Camilla toured the farm on April 30, 2026, meeting breeders and industry representatives while looking in on efforts to improve horse health, welfare and rehabilitation. Reports from the visit said she fed horses, petted foals and mares, and was introduced to the work being done around retired racehorses and jockey safety, a reminder that the racing conversation now reaches far beyond the winner’s circle and into aftercare, veterinary research and rider protection.

She was greeted on arrival by Violet Marek, the farm manager’s daughter, who presented flowers before the Queen moved through the operation with Hunter Marek and other farm figures. Reuters photo captions said the stop was designed to highlight America’s horseracing industry and the opportunities for collaboration between British and American racing, giving the visit a clear sporting purpose beyond the ceremonial frame of the broader trip.

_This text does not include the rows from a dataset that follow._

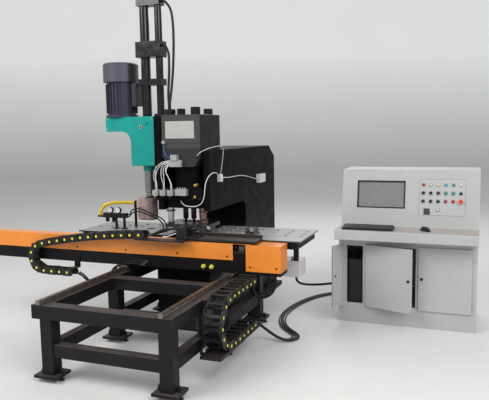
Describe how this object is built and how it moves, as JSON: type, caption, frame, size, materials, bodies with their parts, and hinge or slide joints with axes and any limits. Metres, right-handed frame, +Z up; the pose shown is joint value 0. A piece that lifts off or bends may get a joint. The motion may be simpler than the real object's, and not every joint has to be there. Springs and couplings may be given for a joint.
{
  "type": "cnc plate punching machine",
  "caption": "Press with a C-shaped frame that punches and drills flat plate, moved by clamps on a cross beam, with its drill head, roller-ball tables and a separate operator console.",
  "frame": {"origin": "on the floor below the axis of the middle punch", "axes": "+X along the cross beam towards the console, +Y away from the operator into the throat of the frame, +Z up"},
  "size_m": [4.537, 3.115, 2.905],
  "materials": {
    "black_paint": "satin",
    "charcoal_paint": "satin",
    "orange_paint": "satin",
    "teal_paint": "satin",
    "violet_paint": "satin",
    "console_paint": "satin",
    "white_paint": "satin",
    "table_steel": "ground",
    "steel": "ground",
    "bright_steel": "polished",
    "cast_steel": "as cast",
    "black_plastic": "matt",
    "white_plastic": "matt",
    "red_plastic": "glossy",
    "orange_plastic": "glossy",
    "green_plastic": "glossy",
    "teal_plastic": "glossy",
    "lamp_plastic": "glossy",
    "screen_glass": "glossy",
    "cable_rubber": "matt",
    "hose_plastic": "satin",
    "aluminium": "satin"
  },
  "bodies": {
    "base": {"c_frame": "black_paint", "base_weldment": "black_paint", "levelling_feet": "black_paint", "y_rails": "steel", "y_drive_motor": "black_paint", "y_chain": "black_plastic", "tables": "table_steel", "ball_units": "steel", "die_block": "steel", "head_box": "charcoal_paint", "punch_guide": "black_paint", "pneumatic_valves": "aluminium", "air_lines": "hose_plastic", "drill_casting": "teal_paint", "drill_motor": "violet_paint", "feed_columns": "black_paint", "hydraulic_hoses": "cable_rubber", "air_unit": "black_paint", "junction_boxes": "white_paint", "floor_cable_bundle": "cable_rubber", "console_lead": "cable_rubber", "console_cabinet": "console_paint", "console_housing": "console_paint", "screen": "screen_glass", "button_panel": "console_paint", "indicator_lamps": "lamp_plastic", "computer": "black_plastic", "keyboard_and_mouse": "black_plastic", "chain_tray": "black_paint"},
    "beam": {"x_beam": "black_paint", "beam_cover": "orange_paint", "beam_guides": "steel", "x_chain": "black_plastic", "beam_leads": "cable_rubber"},
    "carriage": {"carriage": "black_paint", "cable_block": "black_paint", "clamp_bodies": "steel"},
    "hold_down": {"hold_down": "steel"},
    "ram": {"punch_ram": "bright_steel"},
    "quill": {"drill_quill": "bright_steel"},
    "spindle": {"drill_spindle": "steel"},
    "drill_foot": {"drill_foot": "cast_steel"},
    "jaw_1": {"clamp_jaw_1": "steel"},
    "jaw_2": {"clamp_jaw_2": "steel"},
    "left_door": {"left_door": "console_paint"},
    "middle_door": {"middle_door": "console_paint"},
    "right_door": {"right_door": "console_paint"},
    "selector_1": {"selector_1": "black_plastic"},
    "selector_2": {"selector_2": "black_plastic"},
    "selector_3": {"selector_3": "black_plastic"},
    "selector_4": {"selector_4": "black_plastic"},
    "selector_5": {"selector_5": "black_plastic"},
    "selector_6": {"selector_6": "black_plastic"},
    "push_button_1": {"push_button_1": "green_plastic"},
    "push_button_2": {"push_button_2": "teal_plastic"},
    "push_button_3": {"push_button_3": "red_plastic"},
    "push_button_4": {"push_button_4": "red_plastic"},
    "push_button_5": {"push_button_5": "white_plastic"},
    "key_switch": {"key_switch": "black_plastic"},
    "emergency_stop": {"emergency_stop": "orange_plastic"}
  },
  "joints": [
    {"name": "y_travel", "type": "slide", "parent": "base", "child": "beam", "axis": [0, 1, 0], "range_m": [-0.75, 0], "deforming": ["y_chain"]},
    {"name": "x_travel", "type": "slide", "parent": "beam", "child": "carriage", "axis": [1, 0, 0], "range_m": [-1.5, 0], "deforming": ["x_chain"]},
    {"name": "hold_down_slide", "type": "slide", "parent": "base", "child": "hold_down", "axis": [0, 0, 1], "range_m": [-0.018, 0]},
    {"name": "punch_stroke", "type": "slide", "parent": "base", "child": "ram", "axis": [0, 0, 1], "range_m": [-0.04, 0]},
    {"name": "quill_feed", "type": "slide", "parent": "base", "child": "quill", "axis": [0, 0, 1], "range_m": [-0.13, 0]},
    {"name": "spindle_turn", "type": "hinge", "parent": "quill", "child": "spindle", "pos_m": [-0.44, 0, 1.1], "axis": [0, 0, 1], "continuous": true},
    {"name": "drill_foot_slide", "type": "slide", "parent": "base", "child": "drill_foot", "axis": [0, 0, 1], "range_m": [-0.07, 0]},
    {"name": "clamp_1", "type": "hinge", "parent": "carriage", "child": "jaw_1", "pos_m": [0.25, -0.215, 0.922], "axis": [1, 0, 0], "range_deg": [-4, 8]},
    {"name": "clamp_2", "type": "hinge", "parent": "carriage", "child": "jaw_2", "pos_m": [0.64, -0.215, 0.922], "axis": [1, 0, 0], "range_deg": [-4, 8]},
    {"name": "left_door_hinge", "type": "hinge", "parent": "base", "child": "left_door", "pos_m": [1.277, 0.452, 0.438], "axis": [0, 0, 1], "range_deg": [-20, 120]},
    {"name": "middle_door_hinge", "type": "hinge", "parent": "base", "child": "middle_door", "pos_m": [1.455, 0.452, 0.438], "axis": [0, 0, 1], "range_deg": [-70, 17]},
    {"name": "right_door_hinge", "type": "hinge", "parent": "base", "child": "right_door", "pos_m": [2.359, 0.452, 0.438], "axis": [0, 0, 1], "range_deg": [0, 110]},
    {"name": "selector_1_turn", "type": "hinge", "parent": "base", "child": "selector_1", "pos_m": [1.931, 0.64414, 1.1692], "axis": [0, -0.9844, 0.1758], "range_deg": [-45, 45]},
    {"name": "selector_2_turn", "type": "hinge", "parent": "base", "child": "selector_2", "pos_m": [1.9933, 0.64414, 1.1692], "axis": [0, -0.9844, 0.1758], "range_deg": [-45, 45]},
    {"name": "selector_3_turn", "type": "hinge", "parent": "base", "child": "selector_3", "pos_m": [2.0556, 0.64414, 1.1692], "axis": [0, -0.9844, 0.1758], "range_deg": [-45, 45]},
    {"name": "selector_4_turn", "type": "hinge", "parent": "base", "child": "selector_4", "pos_m": [1.931, 0.63149, 1.09832], "axis": [0, -0.9844, 0.1758], "range_deg": [-45, 45]},
    {"name": "selector_5_turn", "type": "hinge", "parent": "base", "child": "selector_5", "pos_m": [1.9933, 0.63149, 1.09832], "axis": [0, -0.9844, 0.1758], "range_deg": [-45, 45]},
    {"name": "selector_6_turn", "type": "hinge", "parent": "base", "child": "selector_6", "pos_m": [2.0556, 0.63149, 1.09832], "axis": [0, -0.9844, 0.1758], "range_deg": [-45, 45]},
    {"name": "push_button_1_press", "type": "slide", "parent": "base", "child": "push_button_1", "axis": [0, 0.9844, -0.1758], "range_m": [0, 0.004], "stiffness_N_per_m": 600, "springref_m": -0.003},
    {"name": "push_button_2_press", "type": "slide", "parent": "base", "child": "push_button_2", "axis": [0, 0.9844, -0.1758], "range_m": [0, 0.004], "stiffness_N_per_m": 600, "springref_m": -0.003},
    {"name": "push_button_3_press", "type": "slide", "parent": "base", "child": "push_button_3", "axis": [0, 0.9844, -0.1758], "range_m": [0, 0.004], "stiffness_N_per_m": 600, "springref_m": -0.003},
    {"name": "push_button_4_press", "type": "slide", "parent": "base", "child": "push_button_4", "axis": [0, 0.9844, -0.1758], "range_m": [0, 0.004], "stiffness_N_per_m": 600, "springref_m": -0.003},
    {"name": "push_button_5_press", "type": "slide", "parent": "base", "child": "push_button_5", "axis": [0, 0.9844, -0.1758], "range_m": [0, 0.004], "stiffness_N_per_m": 600, "springref_m": -0.003},
    {"name": "key_switch_turn", "type": "hinge", "parent": "base", "child": "key_switch", "pos_m": [2.2425, 0.64414, 1.1692], "axis": [0, -0.9844, 0.1758], "range_deg": [0, 60]},
    {"name": "emergency_stop_press", "type": "slide", "parent": "base", "child": "emergency_stop", "axis": [0, 0.9844, -0.1758], "range_m": [0, 0.004], "stiffness_N_per_m": 600, "springref_m": -0.003}
  ]
}
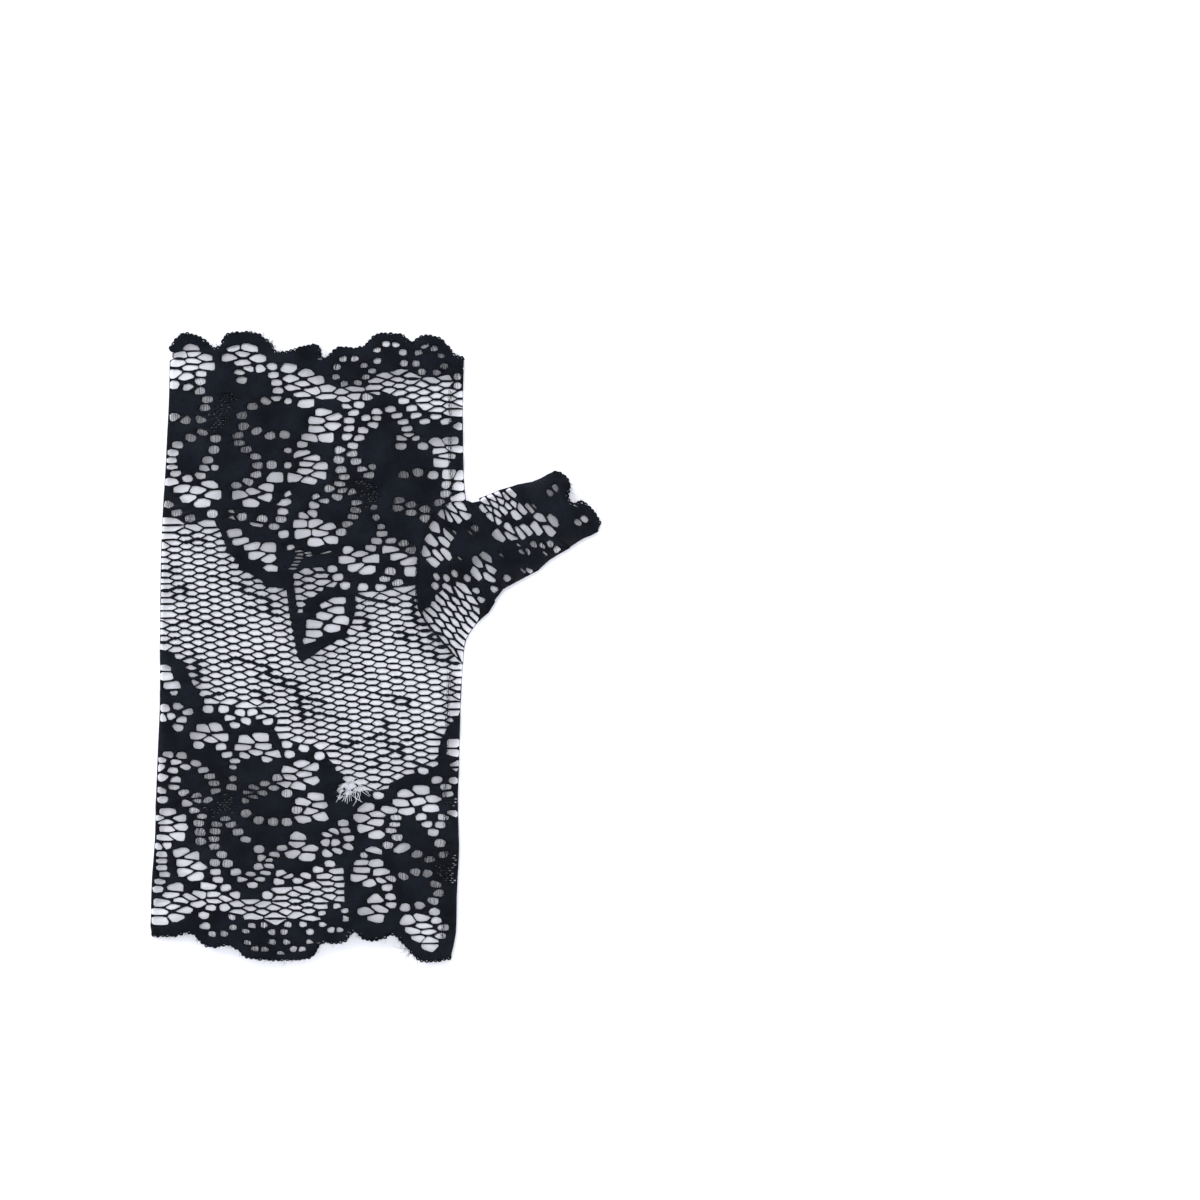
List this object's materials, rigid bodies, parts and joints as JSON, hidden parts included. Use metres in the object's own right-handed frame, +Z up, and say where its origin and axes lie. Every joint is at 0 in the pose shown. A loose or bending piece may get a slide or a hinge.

That context matters for racing’s image. Smitten Farm is not a prop for a royal photograph but a working Northern Virginia Thoroughbred property with its own history. It was established in the early 1980s by William M. “Bill” Backer and his wife Ann, and later became part of a larger legacy when Backer was inducted into the Advertising Hall of Fame. He was known for creating the “I’d Like to Buy the World a Coke” jingle and the “Miller Time” slogan, adding an unexpected layer of American branding history to a place rooted in horse breeding.

The Virginia stop came as King Charles III and Queen Camilla closed out a state visit that also included a 21-gun salute and wreath-laying ceremony at Arlington National Cemetery, where the royals honored fallen service members. At Shenandoah National Park, Charles unveiled two commemorative stones, one from Balmoral and one from the Appalachian Mountains, while an America 250 block party in Front Royal tied the trip to the approaching 250th anniversary of U.S. independence.

For racing, the more durable image may be the one from Smitten Farm: a British queen in a Virginia paddock, talking about welfare, breeding and shared bloodlines. In a sport built on heritage, that is the kind of signal that travels well beyond one farm gate.